WRITTEN INSTRUCTION: Make an exact copy of all the data.

DATASET EXCERPTS:
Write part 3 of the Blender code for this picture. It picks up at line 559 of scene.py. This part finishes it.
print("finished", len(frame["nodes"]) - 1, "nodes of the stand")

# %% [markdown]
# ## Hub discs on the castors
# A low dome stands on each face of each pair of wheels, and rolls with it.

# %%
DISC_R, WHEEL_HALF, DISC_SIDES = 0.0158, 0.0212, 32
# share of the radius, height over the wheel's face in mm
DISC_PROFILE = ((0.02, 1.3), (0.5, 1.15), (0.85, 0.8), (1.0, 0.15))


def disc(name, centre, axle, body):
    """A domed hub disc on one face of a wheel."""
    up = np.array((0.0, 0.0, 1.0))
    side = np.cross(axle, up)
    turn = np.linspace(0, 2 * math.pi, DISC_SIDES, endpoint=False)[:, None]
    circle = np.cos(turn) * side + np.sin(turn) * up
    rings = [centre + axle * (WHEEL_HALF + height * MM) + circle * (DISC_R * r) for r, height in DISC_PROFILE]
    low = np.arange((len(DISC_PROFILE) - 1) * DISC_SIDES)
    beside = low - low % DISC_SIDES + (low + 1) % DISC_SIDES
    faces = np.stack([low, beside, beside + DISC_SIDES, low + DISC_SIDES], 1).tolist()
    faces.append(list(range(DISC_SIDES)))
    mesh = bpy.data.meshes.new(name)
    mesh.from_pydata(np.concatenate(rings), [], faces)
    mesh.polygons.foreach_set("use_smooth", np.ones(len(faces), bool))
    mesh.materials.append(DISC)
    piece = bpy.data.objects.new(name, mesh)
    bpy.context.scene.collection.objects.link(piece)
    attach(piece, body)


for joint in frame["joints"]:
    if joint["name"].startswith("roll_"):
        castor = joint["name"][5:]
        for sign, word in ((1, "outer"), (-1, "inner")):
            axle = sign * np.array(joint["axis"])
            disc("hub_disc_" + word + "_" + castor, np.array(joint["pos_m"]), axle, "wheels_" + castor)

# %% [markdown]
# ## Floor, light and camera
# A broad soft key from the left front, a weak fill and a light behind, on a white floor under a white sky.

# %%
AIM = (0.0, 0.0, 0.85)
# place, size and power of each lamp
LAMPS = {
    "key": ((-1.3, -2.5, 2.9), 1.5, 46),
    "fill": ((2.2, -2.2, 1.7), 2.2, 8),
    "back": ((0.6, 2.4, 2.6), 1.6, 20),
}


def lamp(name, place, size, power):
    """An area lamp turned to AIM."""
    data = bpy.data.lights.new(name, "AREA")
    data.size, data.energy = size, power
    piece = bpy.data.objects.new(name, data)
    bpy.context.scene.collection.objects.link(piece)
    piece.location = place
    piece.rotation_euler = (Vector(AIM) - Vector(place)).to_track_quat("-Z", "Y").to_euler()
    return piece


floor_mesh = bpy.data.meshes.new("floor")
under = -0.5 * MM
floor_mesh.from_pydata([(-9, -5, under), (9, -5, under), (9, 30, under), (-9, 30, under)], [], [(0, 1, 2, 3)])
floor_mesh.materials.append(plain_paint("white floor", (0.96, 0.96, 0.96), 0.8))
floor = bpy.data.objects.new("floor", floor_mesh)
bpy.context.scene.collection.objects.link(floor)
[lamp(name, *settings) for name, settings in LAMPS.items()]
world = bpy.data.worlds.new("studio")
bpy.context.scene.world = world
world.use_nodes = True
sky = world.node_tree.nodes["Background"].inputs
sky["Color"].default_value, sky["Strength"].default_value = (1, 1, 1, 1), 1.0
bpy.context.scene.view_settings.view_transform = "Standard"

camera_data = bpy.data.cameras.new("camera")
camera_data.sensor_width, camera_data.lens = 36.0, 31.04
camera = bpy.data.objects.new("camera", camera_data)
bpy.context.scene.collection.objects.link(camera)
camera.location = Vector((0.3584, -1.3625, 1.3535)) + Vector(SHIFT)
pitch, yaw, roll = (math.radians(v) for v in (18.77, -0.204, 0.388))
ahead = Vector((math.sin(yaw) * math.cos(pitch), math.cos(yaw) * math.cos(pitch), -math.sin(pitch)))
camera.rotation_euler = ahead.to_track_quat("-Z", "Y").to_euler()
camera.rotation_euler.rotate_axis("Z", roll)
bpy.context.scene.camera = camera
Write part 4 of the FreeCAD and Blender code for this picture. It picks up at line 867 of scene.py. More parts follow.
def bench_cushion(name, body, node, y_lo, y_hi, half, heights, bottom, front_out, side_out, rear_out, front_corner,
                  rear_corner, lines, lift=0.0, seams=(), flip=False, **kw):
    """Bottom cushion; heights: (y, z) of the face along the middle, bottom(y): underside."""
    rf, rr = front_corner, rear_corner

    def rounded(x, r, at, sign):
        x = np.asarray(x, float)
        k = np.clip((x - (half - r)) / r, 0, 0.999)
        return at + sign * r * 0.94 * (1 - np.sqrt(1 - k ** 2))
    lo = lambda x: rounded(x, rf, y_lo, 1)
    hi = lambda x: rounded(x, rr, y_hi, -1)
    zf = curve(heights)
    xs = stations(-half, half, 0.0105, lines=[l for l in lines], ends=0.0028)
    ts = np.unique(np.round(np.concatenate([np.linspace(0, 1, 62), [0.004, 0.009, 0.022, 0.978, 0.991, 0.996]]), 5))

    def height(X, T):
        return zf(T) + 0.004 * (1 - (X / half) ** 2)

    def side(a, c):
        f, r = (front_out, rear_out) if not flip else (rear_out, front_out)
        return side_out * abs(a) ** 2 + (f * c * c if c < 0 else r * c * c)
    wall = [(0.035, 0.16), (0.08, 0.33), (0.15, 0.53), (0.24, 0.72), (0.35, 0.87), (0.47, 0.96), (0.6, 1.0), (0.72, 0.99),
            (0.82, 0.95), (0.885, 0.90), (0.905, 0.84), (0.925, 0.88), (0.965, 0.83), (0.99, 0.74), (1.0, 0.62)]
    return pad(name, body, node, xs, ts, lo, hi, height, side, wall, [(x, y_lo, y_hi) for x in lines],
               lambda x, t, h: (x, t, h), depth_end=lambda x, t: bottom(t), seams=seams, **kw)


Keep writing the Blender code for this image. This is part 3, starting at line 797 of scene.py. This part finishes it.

SOLUTION TO THIS PROBLEM:
Write part 3 of the Blender code for this picture. It picks up at line 559 of scene.py. This part finishes it.
print("finished", len(frame["nodes"]) - 1, "nodes of the stand")

# %% [markdown]
# ## Hub discs on the castors
# A low dome stands on each face of each pair of wheels, and rolls with it.

# %%
DISC_R, WHEEL_HALF, DISC_SIDES = 0.0158, 0.0212, 32
# share of the radius, height over the wheel's face in mm
DISC_PROFILE = ((0.02, 1.3), (0.5, 1.15), (0.85, 0.8), (1.0, 0.15))


def disc(name, centre, axle, body):
    """A domed hub disc on one face of a wheel."""
    up = np.array((0.0, 0.0, 1.0))
    side = np.cross(axle, up)
    turn = np.linspace(0, 2 * math.pi, DISC_SIDES, endpoint=False)[:, None]
    circle = np.cos(turn) * side + np.sin(turn) * up
    rings = [centre + axle * (WHEEL_HALF + height * MM) + circle * (DISC_R * r) for r, height in DISC_PROFILE]
    low = np.arange((len(DISC_PROFILE) - 1) * DISC_SIDES)
    beside = low - low % DISC_SIDES + (low + 1) % DISC_SIDES
    faces = np.stack([low, beside, beside + DISC_SIDES, low + DISC_SIDES], 1).tolist()
    faces.append(list(range(DISC_SIDES)))
    mesh = bpy.data.meshes.new(name)
    mesh.from_pydata(np.concatenate(rings), [], faces)
    mesh.polygons.foreach_set("use_smooth", np.ones(len(faces), bool))
    mesh.materials.append(DISC)
    piece = bpy.data.objects.new(name, mesh)
    bpy.context.scene.collection.objects.link(piece)
    attach(piece, body)


for joint in frame["joints"]:
    if joint["name"].startswith("roll_"):
        castor = joint["name"][5:]
        for sign, word in ((1, "outer"), (-1, "inner")):
            axle = sign * np.array(joint["axis"])
            disc("hub_disc_" + word + "_" + castor, np.array(joint["pos_m"]), axle, "wheels_" + castor)

# %% [markdown]
# ## Floor, light and camera
# A broad soft key from the left front, a weak fill and a light behind, on a white floor under a white sky.

# %%
AIM = (0.0, 0.0, 0.85)
# place, size and power of each lamp
LAMPS = {
    "key": ((-1.3, -2.5, 2.9), 1.5, 46),
    "fill": ((2.2, -2.2, 1.7), 2.2, 8),
    "back": ((0.6, 2.4, 2.6), 1.6, 20),
}


def lamp(name, place, size, power):
    """An area lamp turned to AIM."""
    data = bpy.data.lights.new(name, "AREA")
    data.size, data.energy = size, power
    piece = bpy.data.objects.new(name, data)
    bpy.context.scene.collection.objects.link(piece)
    piece.location = place
    piece.rotation_euler = (Vector(AIM) - Vector(place)).to_track_quat("-Z", "Y").to_euler()
    return piece


floor_mesh = bpy.data.meshes.new("floor")
under = -0.5 * MM
floor_mesh.from_pydata([(-9, -5, under), (9, -5, under), (9, 30, under), (-9, 30, under)], [], [(0, 1, 2, 3)])
floor_mesh.materials.append(plain_paint("white floor", (0.96, 0.96, 0.96), 0.8))
floor = bpy.data.objects.new("floor", floor_mesh)
bpy.context.scene.collection.objects.link(floor)
[lamp(name, *settings) for name, settings in LAMPS.items()]
world = bpy.data.worlds.new("studio")
bpy.context.scene.world = world
world.use_nodes = True
sky = world.node_tree.nodes["Background"].inputs
sky["Color"].default_value, sky["Strength"].default_value = (1, 1, 1, 1), 1.0
bpy.context.scene.view_settings.view_transform = "Standard"

camera_data = bpy.data.cameras.new("camera")
camera_data.sensor_width, camera_data.lens = 36.0, 31.04
camera = bpy.data.objects.new("camera", camera_data)
bpy.context.scene.collection.objects.link(camera)
camera.location = Vector((0.3584, -1.3625, 1.3535)) + Vector(SHIFT)
pitch, yaw, roll = (math.radians(v) for v in (18.77, -0.204, 0.388))
ahead = Vector((math.sin(yaw) * math.cos(pitch), math.cos(yaw) * math.cos(pitch), -math.sin(pitch)))
camera.rotation_euler = ahead.to_track_quat("-Z", "Y").to_euler()
camera.rotation_euler.rotate_axis("Z", roll)
bpy.context.scene.camera = camera
Write part 4 of the FreeCAD and Blender code for this picture. It picks up at line 867 of scene.py. More parts follow.
def bench_cushion(name, body, node, y_lo, y_hi, half, heights, bottom, front_out, side_out, rear_out, front_corner,
                  rear_corner, lines, lift=0.0, seams=(), flip=False, **kw):
    """Bottom cushion; heights: (y, z) of the face along the middle, bottom(y): underside."""
    rf, rr = front_corner, rear_corner

    def rounded(x, r, at, sign):
        x = np.asarray(x, float)
        k = np.clip((x - (half - r)) / r, 0, 0.999)
        return at + sign * r * 0.94 * (1 - np.sqrt(1 - k ** 2))
    lo = lambda x: rounded(x, rf, y_lo, 1)
    hi = lambda x: rounded(x, rr, y_hi, -1)
    zf = curve(heights)
    xs = stations(-half, half, 0.0105, lines=[l for l in lines], ends=0.0028)
    ts = np.unique(np.round(np.concatenate([np.linspace(0, 1, 62), [0.004, 0.009, 0.022, 0.978, 0.991, 0.996]]), 5))

    def height(X, T):
        return zf(T) + 0.004 * (1 - (X / half) ** 2)

    def side(a, c):
        f, r = (front_out, rear_out) if not flip else (rear_out, front_out)
        return side_out * abs(a) ** 2 + (f * c * c if c < 0 else r * c * c)
    wall = [(0.035, 0.16), (0.08, 0.33), (0.15, 0.53), (0.24, 0.72), (0.35, 0.87), (0.47, 0.96), (0.6, 1.0), (0.72, 0.99),
            (0.82, 0.95), (0.885, 0.90), (0.905, 0.84), (0.925, 0.88), (0.965, 0.83), (0.99, 0.74), (1.0, 0.62)]
    return pad(name, body, node, xs, ts, lo, hi, height, side, wall, [(x, y_lo, y_hi) for x in lines],
               lambda x, t, h: (x, t, h), depth_end=lambda x, t: bottom(t), seams=seams, **kw)


Keep writing the Blender code for this image. This is part 3, starting at line 797 of scene.py. This part finishes it.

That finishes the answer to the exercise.